Each entry must be reproduced precisely as it stands.

Records with modeling code:
-------------------------
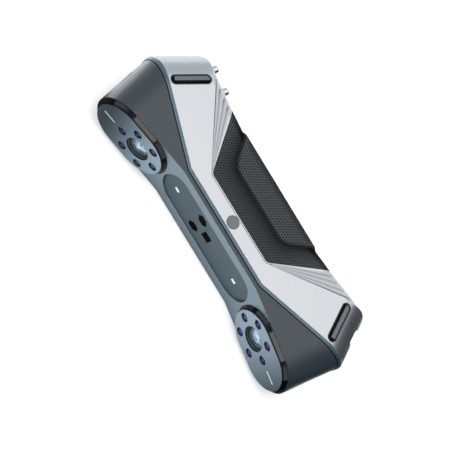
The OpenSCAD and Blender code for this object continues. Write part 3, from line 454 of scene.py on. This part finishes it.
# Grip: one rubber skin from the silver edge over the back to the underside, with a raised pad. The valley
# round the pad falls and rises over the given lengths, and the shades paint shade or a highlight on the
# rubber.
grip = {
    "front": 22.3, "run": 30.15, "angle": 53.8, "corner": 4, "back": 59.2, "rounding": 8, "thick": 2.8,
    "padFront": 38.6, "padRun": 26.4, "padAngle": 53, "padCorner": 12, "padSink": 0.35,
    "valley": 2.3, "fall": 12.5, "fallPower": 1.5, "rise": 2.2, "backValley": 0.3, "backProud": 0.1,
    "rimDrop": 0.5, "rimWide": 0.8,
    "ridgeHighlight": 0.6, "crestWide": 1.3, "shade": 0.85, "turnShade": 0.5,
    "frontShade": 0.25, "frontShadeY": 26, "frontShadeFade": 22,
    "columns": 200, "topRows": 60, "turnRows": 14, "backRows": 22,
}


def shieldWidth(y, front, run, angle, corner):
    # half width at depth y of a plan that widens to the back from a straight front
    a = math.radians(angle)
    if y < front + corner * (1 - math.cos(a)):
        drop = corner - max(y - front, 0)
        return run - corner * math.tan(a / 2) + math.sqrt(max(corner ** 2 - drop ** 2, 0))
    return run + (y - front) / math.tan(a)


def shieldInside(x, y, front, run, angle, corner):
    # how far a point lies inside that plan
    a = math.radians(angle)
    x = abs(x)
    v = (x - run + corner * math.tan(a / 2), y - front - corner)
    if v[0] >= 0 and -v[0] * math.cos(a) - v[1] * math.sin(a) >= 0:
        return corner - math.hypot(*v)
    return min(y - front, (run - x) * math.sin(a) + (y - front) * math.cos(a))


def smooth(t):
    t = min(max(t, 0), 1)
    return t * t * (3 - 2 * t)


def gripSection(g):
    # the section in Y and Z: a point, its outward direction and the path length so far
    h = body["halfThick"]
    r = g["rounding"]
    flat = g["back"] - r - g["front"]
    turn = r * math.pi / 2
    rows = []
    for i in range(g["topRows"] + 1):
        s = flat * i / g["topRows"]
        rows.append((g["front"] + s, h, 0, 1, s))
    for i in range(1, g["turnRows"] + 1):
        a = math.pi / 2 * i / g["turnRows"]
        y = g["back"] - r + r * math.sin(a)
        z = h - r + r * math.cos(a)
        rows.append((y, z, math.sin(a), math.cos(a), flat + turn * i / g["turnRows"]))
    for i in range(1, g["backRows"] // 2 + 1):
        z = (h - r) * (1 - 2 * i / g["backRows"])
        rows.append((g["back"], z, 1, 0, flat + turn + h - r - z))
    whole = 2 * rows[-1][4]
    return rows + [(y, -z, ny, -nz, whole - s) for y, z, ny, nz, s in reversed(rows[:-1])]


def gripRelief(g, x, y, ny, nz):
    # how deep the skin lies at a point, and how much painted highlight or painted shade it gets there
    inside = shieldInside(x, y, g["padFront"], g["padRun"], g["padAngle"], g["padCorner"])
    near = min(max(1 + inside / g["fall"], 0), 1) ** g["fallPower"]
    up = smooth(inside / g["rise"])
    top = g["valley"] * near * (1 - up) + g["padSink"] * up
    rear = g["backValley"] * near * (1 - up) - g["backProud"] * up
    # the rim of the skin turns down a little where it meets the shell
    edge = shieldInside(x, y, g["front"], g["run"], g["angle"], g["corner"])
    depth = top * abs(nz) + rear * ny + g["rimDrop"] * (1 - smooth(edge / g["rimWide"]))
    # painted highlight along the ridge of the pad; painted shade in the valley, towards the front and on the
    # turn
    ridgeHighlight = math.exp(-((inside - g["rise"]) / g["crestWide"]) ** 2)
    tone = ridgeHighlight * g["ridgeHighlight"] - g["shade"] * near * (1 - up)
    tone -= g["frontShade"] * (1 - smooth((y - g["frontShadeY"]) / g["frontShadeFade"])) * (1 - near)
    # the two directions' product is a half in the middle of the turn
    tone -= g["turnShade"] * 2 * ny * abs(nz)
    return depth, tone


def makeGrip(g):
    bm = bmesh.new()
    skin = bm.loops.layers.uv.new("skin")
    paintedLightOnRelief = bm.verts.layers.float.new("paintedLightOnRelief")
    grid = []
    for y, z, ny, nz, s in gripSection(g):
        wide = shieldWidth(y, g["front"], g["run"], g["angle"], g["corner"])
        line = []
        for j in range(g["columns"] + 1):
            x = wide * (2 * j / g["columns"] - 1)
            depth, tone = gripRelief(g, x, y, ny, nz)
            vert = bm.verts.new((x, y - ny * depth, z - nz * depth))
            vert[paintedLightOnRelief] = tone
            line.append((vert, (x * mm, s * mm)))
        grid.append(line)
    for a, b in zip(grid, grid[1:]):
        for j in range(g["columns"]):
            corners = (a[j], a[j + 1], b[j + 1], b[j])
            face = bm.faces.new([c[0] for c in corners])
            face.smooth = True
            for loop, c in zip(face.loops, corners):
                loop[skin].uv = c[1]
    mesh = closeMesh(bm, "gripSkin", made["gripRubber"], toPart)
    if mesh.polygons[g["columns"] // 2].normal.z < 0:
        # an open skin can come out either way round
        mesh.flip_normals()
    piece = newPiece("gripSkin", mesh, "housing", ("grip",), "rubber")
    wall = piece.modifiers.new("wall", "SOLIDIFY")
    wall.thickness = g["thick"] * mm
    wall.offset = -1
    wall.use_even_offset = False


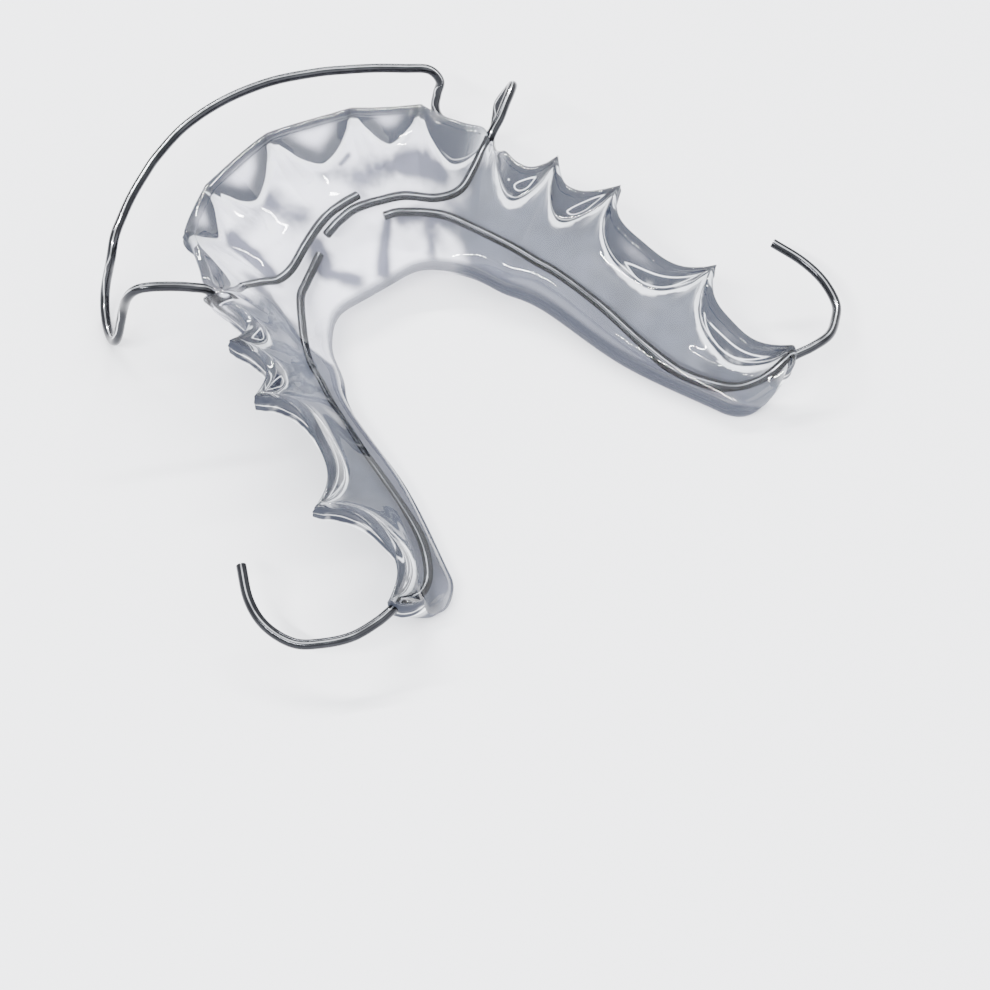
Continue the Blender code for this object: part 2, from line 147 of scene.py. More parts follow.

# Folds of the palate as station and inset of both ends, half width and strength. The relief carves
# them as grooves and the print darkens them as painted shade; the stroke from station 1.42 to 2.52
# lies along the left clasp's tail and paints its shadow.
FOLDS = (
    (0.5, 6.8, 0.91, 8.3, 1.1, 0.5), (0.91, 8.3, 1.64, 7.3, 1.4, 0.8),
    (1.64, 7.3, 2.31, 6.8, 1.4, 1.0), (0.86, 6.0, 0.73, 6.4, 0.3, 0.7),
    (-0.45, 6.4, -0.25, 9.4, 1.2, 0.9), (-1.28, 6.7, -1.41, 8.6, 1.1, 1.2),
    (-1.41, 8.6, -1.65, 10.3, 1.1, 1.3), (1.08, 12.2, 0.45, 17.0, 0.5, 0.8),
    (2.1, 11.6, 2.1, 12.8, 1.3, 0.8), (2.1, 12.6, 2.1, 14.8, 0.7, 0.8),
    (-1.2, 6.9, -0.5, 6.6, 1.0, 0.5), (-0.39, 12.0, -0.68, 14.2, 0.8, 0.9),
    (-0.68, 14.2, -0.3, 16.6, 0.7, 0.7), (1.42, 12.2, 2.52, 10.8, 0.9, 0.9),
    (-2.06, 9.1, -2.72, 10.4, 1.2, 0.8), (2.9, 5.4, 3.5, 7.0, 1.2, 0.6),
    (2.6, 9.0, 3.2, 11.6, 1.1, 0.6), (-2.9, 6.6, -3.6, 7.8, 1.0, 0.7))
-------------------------
Exercise output:
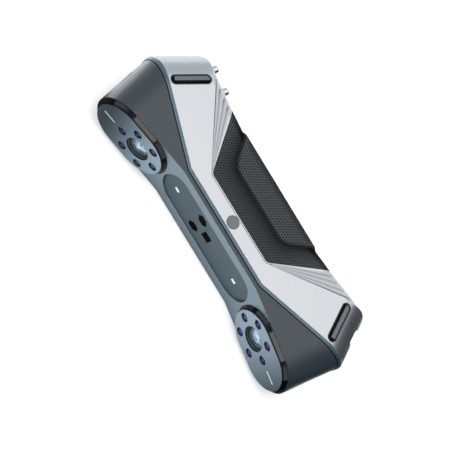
The OpenSCAD and Blender code for this object continues. Write part 3, from line 454 of scene.py on. This part finishes it.
# Grip: one rubber skin from the silver edge over the back to the underside, with a raised pad. The valley
# round the pad falls and rises over the given lengths, and the shades paint shade or a highlight on the
# rubber.
grip = {
    "front": 22.3, "run": 30.15, "angle": 53.8, "corner": 4, "back": 59.2, "rounding": 8, "thick": 2.8,
    "padFront": 38.6, "padRun": 26.4, "padAngle": 53, "padCorner": 12, "padSink": 0.35,
    "valley": 2.3, "fall": 12.5, "fallPower": 1.5, "rise": 2.2, "backValley": 0.3, "backProud": 0.1,
    "rimDrop": 0.5, "rimWide": 0.8,
    "ridgeHighlight": 0.6, "crestWide": 1.3, "shade": 0.85, "turnShade": 0.5,
    "frontShade": 0.25, "frontShadeY": 26, "frontShadeFade": 22,
    "columns": 200, "topRows": 60, "turnRows": 14, "backRows": 22,
}


def shieldWidth(y, front, run, angle, corner):
    # half width at depth y of a plan that widens to the back from a straight front
    a = math.radians(angle)
    if y < front + corner * (1 - math.cos(a)):
        drop = corner - max(y - front, 0)
        return run - corner * math.tan(a / 2) + math.sqrt(max(corner ** 2 - drop ** 2, 0))
    return run + (y - front) / math.tan(a)


def shieldInside(x, y, front, run, angle, corner):
    # how far a point lies inside that plan
    a = math.radians(angle)
    x = abs(x)
    v = (x - run + corner * math.tan(a / 2), y - front - corner)
    if v[0] >= 0 and -v[0] * math.cos(a) - v[1] * math.sin(a) >= 0:
        return corner - math.hypot(*v)
    return min(y - front, (run - x) * math.sin(a) + (y - front) * math.cos(a))


def smooth(t):
    t = min(max(t, 0), 1)
    return t * t * (3 - 2 * t)


def gripSection(g):
    # the section in Y and Z: a point, its outward direction and the path length so far
    h = body["halfThick"]
    r = g["rounding"]
    flat = g["back"] - r - g["front"]
    turn = r * math.pi / 2
    rows = []
    for i in range(g["topRows"] + 1):
        s = flat * i / g["topRows"]
        rows.append((g["front"] + s, h, 0, 1, s))
    for i in range(1, g["turnRows"] + 1):
        a = math.pi / 2 * i / g["turnRows"]
        y = g["back"] - r + r * math.sin(a)
        z = h - r + r * math.cos(a)
        rows.append((y, z, math.sin(a), math.cos(a), flat + turn * i / g["turnRows"]))
    for i in range(1, g["backRows"] // 2 + 1):
        z = (h - r) * (1 - 2 * i / g["backRows"])
        rows.append((g["back"], z, 1, 0, flat + turn + h - r - z))
    whole = 2 * rows[-1][4]
    return rows + [(y, -z, ny, -nz, whole - s) for y, z, ny, nz, s in reversed(rows[:-1])]


def gripRelief(g, x, y, ny, nz):
    # how deep the skin lies at a point, and how much painted highlight or painted shade it gets there
    inside = shieldInside(x, y, g["padFront"], g["padRun"], g["padAngle"], g["padCorner"])
    near = min(max(1 + inside / g["fall"], 0), 1) ** g["fallPower"]
    up = smooth(inside / g["rise"])
    top = g["valley"] * near * (1 - up) + g["padSink"] * up
    rear = g["backValley"] * near * (1 - up) - g["backProud"] * up
    # the rim of the skin turns down a little where it meets the shell
    edge = shieldInside(x, y, g["front"], g["run"], g["angle"], g["corner"])
    depth = top * abs(nz) + rear * ny + g["rimDrop"] * (1 - smooth(edge / g["rimWide"]))
    # painted highlight along the ridge of the pad; painted shade in the valley, towards the front and on the
    # turn
    ridgeHighlight = math.exp(-((inside - g["rise"]) / g["crestWide"]) ** 2)
    tone = ridgeHighlight * g["ridgeHighlight"] - g["shade"] * near * (1 - up)
    tone -= g["frontShade"] * (1 - smooth((y - g["frontShadeY"]) / g["frontShadeFade"])) * (1 - near)
    # the two directions' product is a half in the middle of the turn
    tone -= g["turnShade"] * 2 * ny * abs(nz)
    return depth, tone


def makeGrip(g):
    bm = bmesh.new()
    skin = bm.loops.layers.uv.new("skin")
    paintedLightOnRelief = bm.verts.layers.float.new("paintedLightOnRelief")
    grid = []
    for y, z, ny, nz, s in gripSection(g):
        wide = shieldWidth(y, g["front"], g["run"], g["angle"], g["corner"])
        line = []
        for j in range(g["columns"] + 1):
            x = wide * (2 * j / g["columns"] - 1)
            depth, tone = gripRelief(g, x, y, ny, nz)
            vert = bm.verts.new((x, y - ny * depth, z - nz * depth))
            vert[paintedLightOnRelief] = tone
            line.append((vert, (x * mm, s * mm)))
        grid.append(line)
    for a, b in zip(grid, grid[1:]):
        for j in range(g["columns"]):
            corners = (a[j], a[j + 1], b[j + 1], b[j])
            face = bm.faces.new([c[0] for c in corners])
            face.smooth = True
            for loop, c in zip(face.loops, corners):
                loop[skin].uv = c[1]
    mesh = closeMesh(bm, "gripSkin", made["gripRubber"], toPart)
    if mesh.polygons[g["columns"] // 2].normal.z < 0:
        # an open skin can come out either way round
        mesh.flip_normals()
    piece = newPiece("gripSkin", mesh, "housing", ("grip",), "rubber")
    wall = piece.modifiers.new("wall", "SOLIDIFY")
    wall.thickness = g["thick"] * mm
    wall.offset = -1
    wall.use_even_offset = False


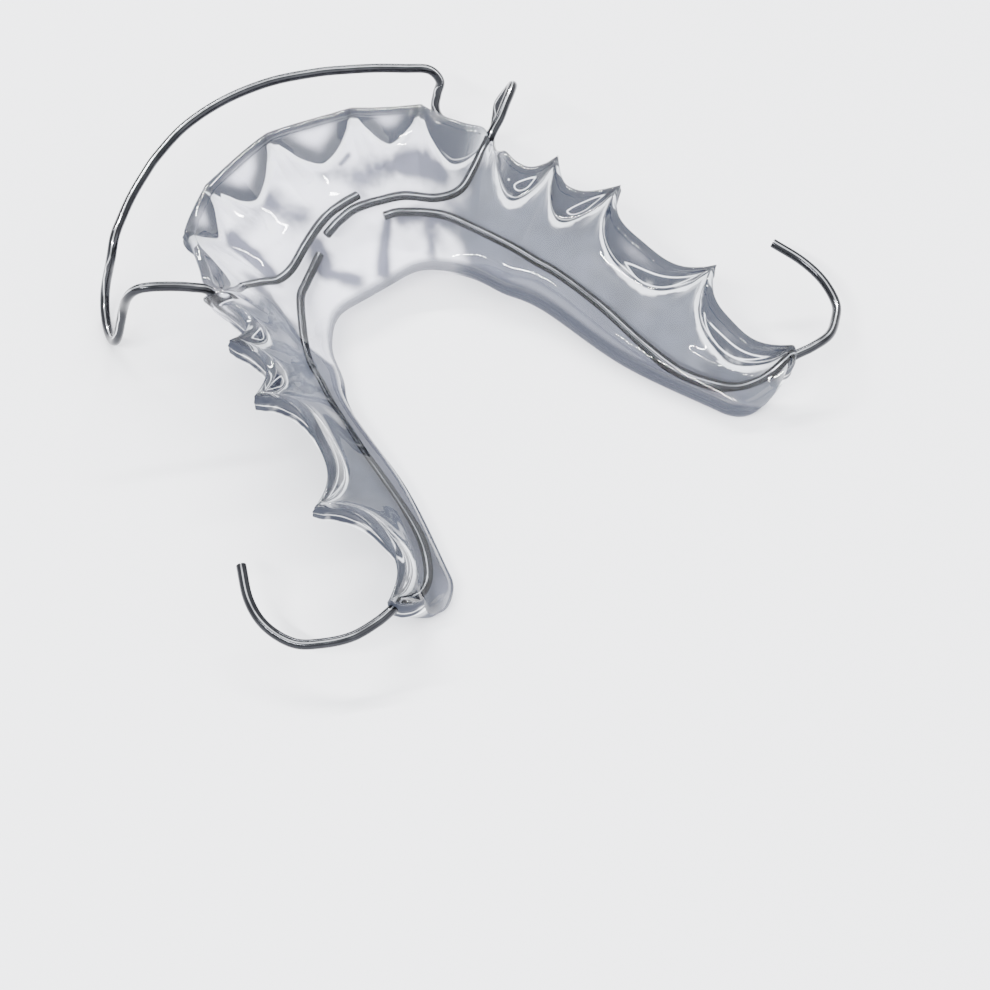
Continue the Blender code for this object: part 2, from line 147 of scene.py. More parts follow.

# Folds of the palate as station and inset of both ends, half width and strength. The relief carves
# them as grooves and the print darkens them as painted shade; the stroke from station 1.42 to 2.52
# lies along the left clasp's tail and paints its shadow.
FOLDS = (
    (0.5, 6.8, 0.91, 8.3, 1.1, 0.5), (0.91, 8.3, 1.64, 7.3, 1.4, 0.8),
    (1.64, 7.3, 2.31, 6.8, 1.4, 1.0), (0.86, 6.0, 0.73, 6.4, 0.3, 0.7),
    (-0.45, 6.4, -0.25, 9.4, 1.2, 0.9), (-1.28, 6.7, -1.41, 8.6, 1.1, 1.2),
    (-1.41, 8.6, -1.65, 10.3, 1.1, 1.3), (1.08, 12.2, 0.45, 17.0, 0.5, 0.8),
    (2.1, 11.6, 2.1, 12.8, 1.3, 0.8), (2.1, 12.6, 2.1, 14.8, 0.7, 0.8),
    (-1.2, 6.9, -0.5, 6.6, 1.0, 0.5), (-0.39, 12.0, -0.68, 14.2, 0.8, 0.9),
    (-0.68, 14.2, -0.3, 16.6, 0.7, 0.7), (1.42, 12.2, 2.52, 10.8, 0.9, 0.9),
    (-2.06, 9.1, -2.72, 10.4, 1.2, 0.8), (2.9, 5.4, 3.5, 7.0, 1.2, 0.6),
    (2.6, 9.0, 3.2, 11.6, 1.1, 0.6), (-2.9, 6.6, -3.6, 7.8, 1.0, 0.7))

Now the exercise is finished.